In a Harper’s magazine story, Baum recounted an interview he conducted with former Nixon administration aide John Ehrlichman in 1994. According to Ehrlichman, the war on drugs was designed to suppress the rival factions of President Nixon — hippies and Blacks.

Ehrlichman, who served prison time for his part in the Watergate scandal, sought to unburden himself in the interview.

Ehrlichman told Baum:

"We knew we couldn't make it illegal to be either against the war or black, but by getting the public to associate the hippies with marijuana and blacks with heroin, and then criminalizing both heavily, we could disrupt those communities. We could arrest their leaders, raid their homes, break up their meetings, and vilify them night after night on the evening news. Did we know we were lying about the drugs? Of course we did."

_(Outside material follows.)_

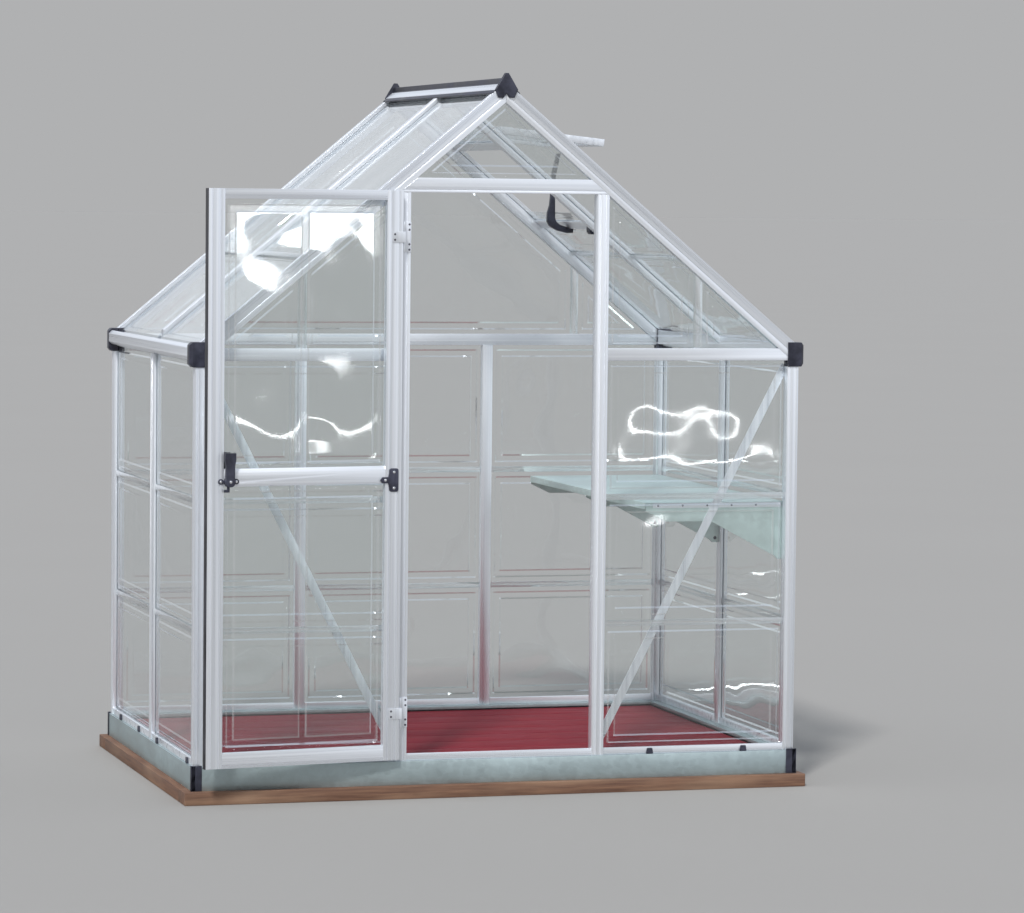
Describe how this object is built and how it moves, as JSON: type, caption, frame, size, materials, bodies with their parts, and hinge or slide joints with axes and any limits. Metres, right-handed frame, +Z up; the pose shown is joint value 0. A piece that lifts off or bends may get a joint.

The ensuing policies of the war on drugs would disproportionately affect the Black and Latino communities and be used as a tool to break up organizations on Nixon’s enemy list, such as the Black Panther Party. The war on drugs was just one of the many controversial happenings which routinely clouded the Nixon Administration.

Though the legalization of marijuana in several states over the past few years has been seen as a sign social progressivism — Black people still have a higher chance to be arrested for marijuana-related offenses.